Zu den Ergebnissen des Monitorings passen auch die Ergebnisse einer Stichtagsmessung, die das Wasserwirtschaftsamt Ende Juli 2024  durchgeführt hat. Eingesetzt wurde eine innovatives mobiles System. Bei diesem Verfahren wird die Fließgeschwindigkeit an einem Fließquerschnitt nicht mehr wir früher mit einem Flügelrad gemessen. Stattdessen werden bei kontinuierlicher Messung des Füllstandes (Drucksensor) die lokalen Geschwindigkeiten von Partikeln im Fließgewässer (Gasblasen oder Schmutzpartikel) erfasst, die sich mit der gleichen Geschwindigkeit wie das sie transportierende Wasser bewegen. Die Reflexionsmuster werden mittels Kreuzkorrelationsverfahren auf ihre Ähnlichkeiten hin überprüft und sofort ausgewertet.

Wegen der stark schwankenden Abflussverhältnisse an der Traun ist eine einzelne Stichtagsmessung nur bedingt aussagekräftig. Häufigere Messungen durch das Wasserwirtschaftsamt sind jedoch wegen der begrenzten personellen Kapazitäten leider nicht möglich. Deshalb werden wir im nächsten Schritt das laufende Monitoringprogramm selbst um Abflussmessungen erweitern. Erste Tests mit einem hydrometrischen Messflügel (siehe Projekt "Extremwetter / Hydrometrie") wurden am 11.10.2024 durchgeführt.

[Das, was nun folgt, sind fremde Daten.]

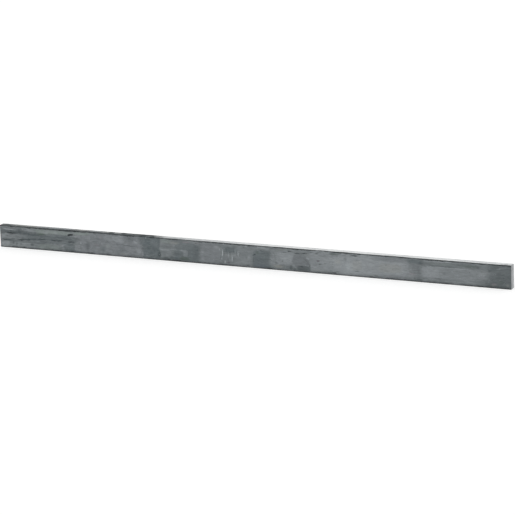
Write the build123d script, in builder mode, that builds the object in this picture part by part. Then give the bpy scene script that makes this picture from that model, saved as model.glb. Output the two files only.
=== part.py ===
from build123d import *

import os

# Steel flat bar: one cut length of hot-rolled mild steel, rectangular in section.
#
# Millimetres. The bar stands on one of its narrow sides. +X runs along its length,
# +Y through its thickness, from the front wide side to the back one, and +Z up its
# width. The origin is the centre of the narrow side that it stands on.

# --- Driving sizes -----------------------------------------------------------------
bar_length = 914.4  # 3 ft, the length that the bar is sawn to
bar_width = 38.1  # 1-1/2 in, the height of the wide sides
bar_thickness = 12.7  # 1/2 in, the distance between the wide sides
corner_radius = 1.0  # what the rolls leave on the four long corners
sawn_edge_break = 0.4  # sharp edge filed off all round each sawn end

# --- The bar -----------------------------------------------------------------------
left_end = Plane.YZ.offset(-bar_length / 2)

with BuildPart() as flat_bar:
    # The rolled section stands on the ground line, half its thickness to each side.
    with BuildSketch(left_end) as rolled_section:
        RectangleRounded(
            bar_thickness,
            bar_width,
            corner_radius,
            align=(Align.CENTER, Align.MIN),
        )
    extrude(amount=bar_length)

    # Both ends are sawn square, and the saw's burr is filed off all round.
    sawn_ends = faces().filter_by(Axis.X)
    chamfer(sawn_ends.edges(), sawn_edge_break)

flat_bar.part.label = "flat_bar"

# --- Files -------------------------------------------------------------------------
os.makedirs("parts", exist_ok=True)
export_step(flat_bar.part, "parts/flat_bar.step")
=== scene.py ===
"""Looks of a hot-rolled steel flat bar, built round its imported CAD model.

Everything is in metres, in the bar's own frame: +X along its length, +Y through its
thickness from the front wide side to the back one, +Z up across its width. Marks on the
surface are placed in millimetres, counted from the left end and from the lower side.
"""

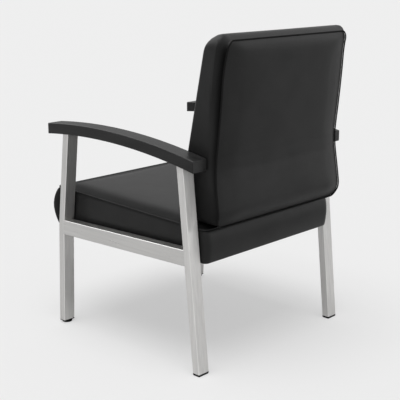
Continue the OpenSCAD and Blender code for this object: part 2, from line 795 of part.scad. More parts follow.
module back_bracket(side) {
    x = bracket_x(side);
    color("silver") placed() difference() {
        side_prism(bracket_points(0, -seat_clear), x - bracket_w / 2, x + bracket_w / 2);
        at_bracket_bolts(false) translate([0, 0, -bracket_t - over])
            cylinder(d = bolt_d + 2 * hole_clear, h = bracket_t + 2 * over);
        at_bracket_bolts(true) translate([0, 0, -bracket_t - over])
            cylinder(d = bolt_d + 2 * hole_clear, h = bracket_t + 2 * over);
    }
}
// Room for the brackets and their bolt heads, cut from foam and covers
module bracket_channels() {
    for (side = [left, right]) {
        x = bracket_x(side);
        half = bracket_w / 2 + channel_clear;
        side_prism(bracket_points(bolt_head_h + channel_clear, seat_clear), x - half, x + half);
        translate([x - half, plywood_front(bracket_top_z) - bracket_t - bolt_head_h - channel_clear,
            bracket_top_z - over])
            cube([2 * half, bracket_t + bolt_head_h, over + channel_clear]);
    }
}

// Bolt places: two per bracket in the seat's rear board, or two in the plywood
lower_bolt_z = seat_bottom(seat_rear) + dust_t + board_h / 2;
lower_bolt_pitch = bracket_w / 2;
upper_bolt_z = [for (i = [0, 1]) bracket_top_z - bracket_w / 2 - i * upper_bolt_pitch];
module at_bracket_bolts(upper) {
    for (side = [left, right], i = [0, 1]) {
        if (upper)
            translate([bracket_x(side), plywood_front(upper_bolt_z[i]), upper_bolt_z[i]])
                rotate([-90 - back_board_lean, 0, 0]) children();
        else
            translate([bracket_x(side) + (i - 1 / 2) * lower_bolt_pitch, bracket_seat_y, lower_bolt_z])
                rotate([-90, 0, 0]) children();
    }
}
module bracket_bolts() {
    color("dimgray") placed() for (upper = [false, true])
        at_bracket_bolts(upper) translate([0, 0, -bracket_t - seat_clear])
            bolt(bracket_t + insert_l);
}
module board_inserts() {
    color("goldenrod") placed() for (upper = [false, true])
        at_bracket_bolts(upper) ring(insert_d, bolt_d + 2 * hole_clear, insert_l);
}

// Back board and its foams
module back_board() {
    color("burlywood") placed() difference() {
        translate([-back_board_w / 2, back_board_y, back_z + back_board_lift])
            rotate([-back_board_lean, 0, 0]) translate([0, -back_board_t, 0])
            cube([back_board_w, back_board_t, back_board_h]);
        at_bracket_bolts(true) translate([0, 0, -over]) cylinder(d = insert_d, h = insert_l + over);
    }
}
module behind_board(clear) {
    translate([-reach / 2, back_board_y + clear, back_z + back_board_lift])
        rotate([-back_board_lean, 0, 0]) translate([0, 0, -reach / 2])
        cube(reach);
}
module back_form(inset) {
    front = [for (level = reversed(crown_shares)) back_crown_ring(inset, level, false, inset)];
    bands = [for (v = reversed(band_shares)) if (v > 0 && v < 1) back_band_ring(inset, v)];
    rear = [for (level = crown_shares) back_crown_ring(inset, level, true, inset)];
    loft(concat(front, bands, rear), back_tip(false, inset), back_tip(true, inset));
}
module back_foam() {
    color("lemonchiffon") placed() difference() {
        back_form(foam_inset);
        behind_board(0);
        translate([-back_board_w / 2 - seat_clear, back_board_y, back_z + back_board_lift])
            rotate([-back_board_lean, 0, 0])
            translate([0, -back_board_t - seat_clear, -seat_clear])
            cube([back_board_w + 2 * seat_clear, back_board_t + seat_clear + over,
                back_board_h + 2 * seat_clear]);
        bracket_channels();
    }
}
module back_rear_pad() {
    color("lemonchiffon") placed() intersection() {
        back_form(foam_inset);
        behind_board(seat_clear);
    }
}
module back_front_cover() {
    outer = [for (level = reversed(crown_shares)) back_crown_ring(0, level, false, 0)];
    inner = [for (level = crown_shares) back_crown_ring(cover_t, level, false, skin_drop(level))];
    color([0.13, 0.13, 0.14]) placed()
        loft(concat(outer, inner), back_tip(false, 0), back_tip(false, cover_t));
}
module back_rear_cover() {
    inner = [for (level = reversed(crown_shares))
        back_crown_ring(cover_t, level, true, skin_drop(level))];
    outer = [for (level = crown_shares) back_crown_ring(0, level, true, 0)];
    color([0.13, 0.13, 0.14]) placed()
        loft(concat(inner, outer), back_tip(true, cover_t), back_tip(true, 0));
}
module back_boxing() {
    outer = [for (v = reversed(band_shares)) back_band_ring(0, v)];
    inner = [for (v = band_shares) back_band_ring(cover_t, v)];
    color([0.13, 0.13, 0.14]) placed() difference() {
        hoop(concat(outer, inner));
        bracket_channels();
    }
}

front_leg(left);  // front_leg_left
front_leg(right);  // front_leg_right
rear_leg(left);  // rear_leg_left
rear_leg(right);  // rear_leg_right
side_rail(left);  // side_rail_left
side_rail(right);  // side_rail_right
arm_bar(left);  // arm_bar_left
arm_bar(right);  // arm_bar_right
armrest(left);  // armrest_left
armrest(right);  // armrest_right
arm_screws();
front_plug(left);  // front_plug_left
front_plug(right);  // front_plug_right
front_glide(left);  // front_glide_left
front_glide(right);  // front_glide_right
rear_cap(left);  // rear_cap_left
rear_cap(right);  // rear_cap_right
seat_front_board();
seat_rear_board();
seat_side_board(left);  // seat_side_board_left
seat_side_board(right);  // seat_side_board_right
seat_corner_blocks();
seat_deck();
seat_dust_cover();
seat_foam();
seat_top_cover();
seat_boxing();
seat_welt();
side_bolts();
side_washers();
side_spacers();
rail_inserts();
back_bracket(left);  // back_bracket_left
back_bracket(right);  // back_bracket_right
bracket_bolts();
board_inserts();
back_board();
back_foam();
back_rear_pad();
back_front_cover();
back_boxing();
back_rear_cover();
back_welt();
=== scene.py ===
import math

import bmesh
import bpy
import numpy as np
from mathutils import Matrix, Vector


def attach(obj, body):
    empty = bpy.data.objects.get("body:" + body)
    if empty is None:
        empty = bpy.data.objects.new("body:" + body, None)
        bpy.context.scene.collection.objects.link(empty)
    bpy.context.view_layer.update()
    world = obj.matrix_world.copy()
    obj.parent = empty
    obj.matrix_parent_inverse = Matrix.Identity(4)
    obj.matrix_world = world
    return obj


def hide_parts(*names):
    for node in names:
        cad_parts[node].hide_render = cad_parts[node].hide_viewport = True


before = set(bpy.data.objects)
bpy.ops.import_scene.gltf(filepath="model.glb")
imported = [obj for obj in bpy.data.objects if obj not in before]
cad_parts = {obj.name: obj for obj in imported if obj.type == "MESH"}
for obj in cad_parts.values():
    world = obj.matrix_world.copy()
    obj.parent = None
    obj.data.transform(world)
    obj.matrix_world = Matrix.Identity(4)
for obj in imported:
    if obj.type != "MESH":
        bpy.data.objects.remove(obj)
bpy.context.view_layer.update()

# Lengths are in millimetres, as in the chair's own drawing, and turn into metres in the mesh.
# Along Y they count from the foot line, midway between the front and rear feet. Leans, rises and
# falls are in degrees.
MM = 0.001
SHIFT = 8.088
MERGE_WITHIN, SHARP_OVER, GUARD = 0.02, 38, 0.5
ALONG_Y, ALONG_Z = 1, 2
REARWARD, UPWARD = np.array([0.0, 1.0, 0.0]), np.array([0.0, 0.0, 1.0])

LEG_X, LEG_W, LEG_D = 298.0, 40.0, 24.0
TUBE_R = 2.4
KNEE_Y, KNEE_Z, KNEE_SOFT = 288.0, 322.0, 8.0
KNEE_STATIONS = (290, 304, 311, 316, 320, 324, 328, 333, 340, 354)
FRONT_LEAN_LOW, FRONT_LEAN_HIGH, REAR_LEAN = 2.5, 6.9, 5.9
LEG_TOP_Z, LEG_TOP_GAP = 600.0, 0.3
REAR_FOOT_Y, CAP_T = 302.0, 7.0
FRONT_FOOT_Z, GLIDE_T = 9.0, 6.0
GLIDE_R, STEM_R, STEM_L = 15.5, 4.0, 24.0
PLUG_INSET, PLUG_L, PLUG_R, STEM_GAP = 2.3, 22.0, 2.0, 0.3
RAIL_X, RAIL_W, RAIL_H, RAIL_Z, RAIL_RISE = 303.0, 30.0, 45.0, 322.0, 1.5
RAIL_FRONT, RAIL_REAR, RAIL_IN_LEG = -264.0, 258.0, 2.5
ARM_W, ARM_FRONT, ARM_REAR = 52.0, -315.0, 286.0
ARCH_Y, ARCH_Z, ARCH_R, ARCH_UNDER_R = -120.0, -1359.0, 2000.0, 1968.0
ARM_HALF_T = (ARCH_R - ARCH_UNDER_R) / 2
BAR_W, BAR_T, BAR_FRONT, BAR_REAR = 30.4, 4.2, -254.0, 243.4

SEAT_HALF_W, SEAT_FRONT, SEAT_REAR, SEAT_CORNER = 274.4, -340.0, 282.0, 14.0
SEAT_Z, SEAT_SEAM_Z = 308.0, 411.0
SEAT_BOTTOM_RISE, SEAT_SEAM_FALL = 1, 2
SEAT_NOSE, SEAT_HEEL, SEAT_MID, SEAT_DROOP = 31.0, 9.0, -29.0, 6
# Ahead of NOSE_Y the seat is clear of the front legs
NOSE_Y, NOSE_WIDER = -296, 7
DUST_SIDE, DUST_FRONT, DUST_HEM, DUST_T = 11, 20, 14, 0.9
DUST_BELOW, DUST_SAG, DUST_SAG_REACH = 1.1, 3.5, 150
BACK_HALF_W, BACK_Z, BACK_SEAM_Z = 269.0, 418.0, 905.0
BACK_BOTTOM_R, BACK_TOP_PUFF, BACK_HANG = 26.0, 16.0, 5.0
BACK_EDGE, BACK_EDGE_AHEAD = 9.0, 8.5
BACK_WAIST_Y, BACK_SWEEP, BACK_FOOT_Y, BACK_LEAN = 315.0, 30.0, 178.0, 12.0
# Height share up the back against share of the sweep, along its rear seam
BACK_SHARE = (-0.1, 0, 0.015, 0.03, 0.066, 0.127, 0.209, 0.302,
              0.384, 0.456, 0.559, 0.661, 0.805, 0.877, 0.928, 1, 1.1)
BACK_SET = (0, 0, 0.13, 0.24, 0.36, 0.22, 0.03, -0.14,
            -0.15, -0.03, 0.15, 0.31, 0.5, 0.62, 0.77, 0.97, 1.1)
SEAM_R, BACK_FRONT_R = 30.0, 21.0
WELT_R, WELT_OUT, WELT_LIFT = 2.0, 1.15, 1.99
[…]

Um den fachlichen Anforderungen an der Traun zu entsprechen, müssen wir allerdings das vom Wasserwirtschaftsamt eingesetzte Verfahren (s.o.) anwenden. Das wird uns durch eine Förderung der Deutschen Postcode Lotterie ermöglicht, die durch private Spenden aufgestockt werden konnte.